Frequently asked questions
What court fee is payable on a partition suit in Rajasthan when the plaintiff is in joint possession?
Under Section 35(2), a fixed fee on a graded scale: rupees thirty if the value of the plaintiff's share is rupees five thousand or less, rupees one hundred if it is above five thousand but up to ten thousand, and rupees two hundred if it exceeds ten thousand.
How is court fee computed when the plaintiff has been excluded from possession?
Under Section 35(1), fee is computed ad valorem on the market value of the plaintiff's share, because an excluded co-owner is in substance recovering possession of his share rather than merely defining an existing joint possession.
Is court fee decided on the plaint or on the written statement?
On the plaint alone, read as a whole. Neelavathi v. M. Natarajan, AIR 1980 SC 691, holds that the fee is determined by the plaint's averments and cannot be influenced by the pleas in the written statement or by the eventual findings on the merits.
Does not receiving a share of the income amount to exclusion?

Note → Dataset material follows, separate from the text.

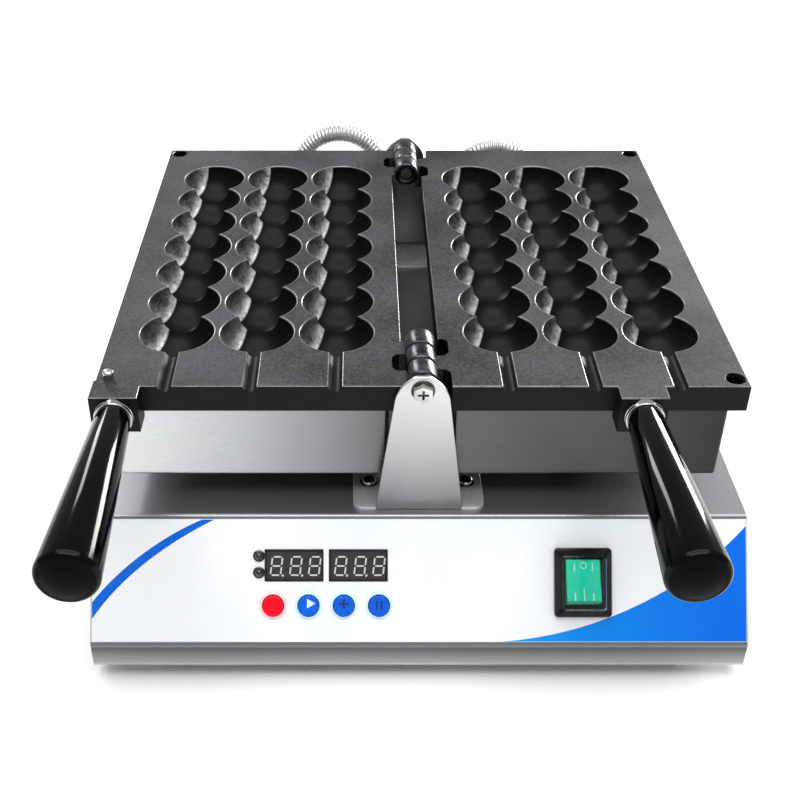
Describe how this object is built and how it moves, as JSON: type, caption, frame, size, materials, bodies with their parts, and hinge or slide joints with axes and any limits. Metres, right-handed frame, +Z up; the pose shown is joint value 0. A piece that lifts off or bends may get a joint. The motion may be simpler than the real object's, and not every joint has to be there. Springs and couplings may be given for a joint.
{
  "type": "waffle stick maker",
  "caption": "Countertop waffle stick maker: a heated base with a sloped control panel and hinged baking plates with ball-shaped channels, tapered handles and ribbed hoses.",
  "frame": {"origin": "on the table, under the middle of the machine's overall box, with the hoses left out", "axes": "+X to the right, +Y from the handles to the rear, +Z up; the hinge line runs along Y over X = 0"},
  "size_m": [0.322, 0.432, 0.1535],
  "materials": {
    "stainless_sheet": "fine brushed",
    "bright_steel": "plated",
    "plated_fitting": "zinc plated",
    "hose_metal": "bright corrugated",
    "coated_casting": "non-stick coated, fine grain",
    "dark_steel": "dark oiled",
    "heater_sheath": "oxidised",
    "ceramic_fibre": "felted",
    "black_phenolic": "gloss",
    "white_overlay": "gloss",
    "black_display": "gloss",
    "dark_lamp": "gloss",
    "black_nylon": "satin",
    "green_lens": "gloss",
    "clear_cover": "clear",
    "black_rubber": "matt",
    "grey_silicone": "matt",
    "board_green": "satin",
    "natural_nylon": "satin",
    "relay_case": "satin",
    "red_key": "gloss",
    "blue_key": "gloss"
  },
  "bodies": {
    "base": {"base_shell": "stainless_sheet", "board_standoffs": "natural_nylon", "bottom_plate": "stainless_sheet", "bottom_screws": "bright_steel", "bracket_nuts": "bright_steel", "bracket_screws": "bright_steel", "button_bezels": "white_overlay", "control_board": "board_green", "control_overlay": "white_overlay", "deck_glands": "plated_fitting", "display_modules": "black_display", "earth_stud": "bright_steel", "feet": "black_rubber", "foot_screws": "bright_steel", "front_hinge_bracket": "stainless_sheet", "front_hinge_pin": "bright_steel", "left_hose": "hose_metal", "mains_gland": "black_nylon", "pivot_washers": "bright_steel", "plate_rests": "stainless_sheet", "power_relays": "relay_case", "rear_hinge_bracket": "stainless_sheet", "rear_hinge_pin": "bright_steel", "rest_pads": "grey_silicone", "right_hose": "hose_metal", "status_leds": "dark_lamp", "switch_body": "black_nylon", "switch_cover": "clear_cover", "tact_switches": "black_nylon", "terminal_block": "black_nylon"},
    "left_plate": {"left_grill_plate": "coated_casting", "left_hinge_lugs": "dark_steel", "left_plate_screws": "bright_steel", "left_heater_casing": "stainless_sheet", "left_heater": "heater_sheath", "left_heater_clamp": "stainless_sheet", "left_insulation": "ceramic_fibre", "left_probe": "bright_steel", "left_hose_elbow": "plated_fitting", "left_handle": "black_phenolic", "left_ferrule": "bright_steel", "left_handle_stud": "bright_steel", "locating_pin": "bright_steel"},
    "right_plate": {"right_grill_plate": "coated_casting", "right_hinge_lugs": "dark_steel", "right_plate_screws": "bright_steel", "right_heater_casing": "stainless_sheet", "right_heater": "heater_sheath", "right_heater_clamp": "stainless_sheet", "right_insulation": "ceramic_fibre", "right_probe": "bright_steel", "right_hose_elbow": "plated_fitting", "right_handle": "black_phenolic", "right_ferrule": "bright_steel", "right_handle_stud": "bright_steel"},
    "rocker": {"power_rocker": "green_lens"},
    "red_button": {"red_button": "red_key"},
    "start_button": {"start_button": "blue_key"},
    "add_button": {"add_button": "blue_key"},
    "blue_button": {"blue_button": "blue_key"}
  },
  "joints": [
    {"name": "left_plate_hinge", "type": "hinge", "parent": "base", "child": "left_plate", "pos_m": [0, 0.03875, 0.145], "axis": [0, 1, 0], "range_deg": [0, 180], "deforming": ["left_hose"]},
    {"name": "right_plate_hinge", "type": "hinge", "parent": "base", "child": "right_plate", "pos_m": [0, 0.03875, 0.145], "axis": [0, -1, 0], "range_deg": [0, 180], "deforming": ["right_hose"]},
    {"name": "power_rocker_tilt", "type": "hinge", "parent": "base", "child": "rocker", "pos_m": [0.079, -0.12289, 0.04802], "axis": [1, 0, 0], "range_deg": [0, 24]},
    {"name": "red_button_press", "type": "slide", "parent": "base", "child": "red_button", "axis": [0, 0.8051, -0.5931], "range_m": [0, 0.001], "stiffness_N_per_m": 400},
    {"name": "start_button_press", "type": "slide", "parent": "base", "child": "start_button", "axis": [0, 0.8051, -0.5931], "range_m": [0, 0.001], "stiffness_N_per_m": 400},
    {"name": "add_button_press", "type": "slide", "parent": "base", "child": "add_button", "axis": [0, 0.8051, -0.5931], "range_m": [0, 0.001], "stiffness_N_per_m": 400},
    {"name": "blue_button_press", "type": "slide", "parent": "base", "child": "blue_button", "axis": [0, 0.8051, -0.5931], "range_m": [0, 0.001], "stiffness_N_per_m": 400}
  ]
}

No. In Neelavathi v. M. Natarajan the Supreme Court held that mere non-payment of one's share of income, or absence of actual physical possession, does not amount to exclusion; possession of one co-owner is in law the possession of all unless ouster is proved.
What fee does a defendant pay if he claims partition in his written statement?
Under Section 35(3), the defendant pays on his written statement either half the market value of his share or half the Section 35(2) rates, according as he himself has been excluded from possession or is in joint possession.
What is the difference between Section 35 and Section 36?
Section 35 governs a suit for partition and separate possession of joint or common property; Section 36 governs a suit by an excluded person for restoration of joint possession, with fee on the market value of his share. Both turn on whether the plaintiff has been excluded.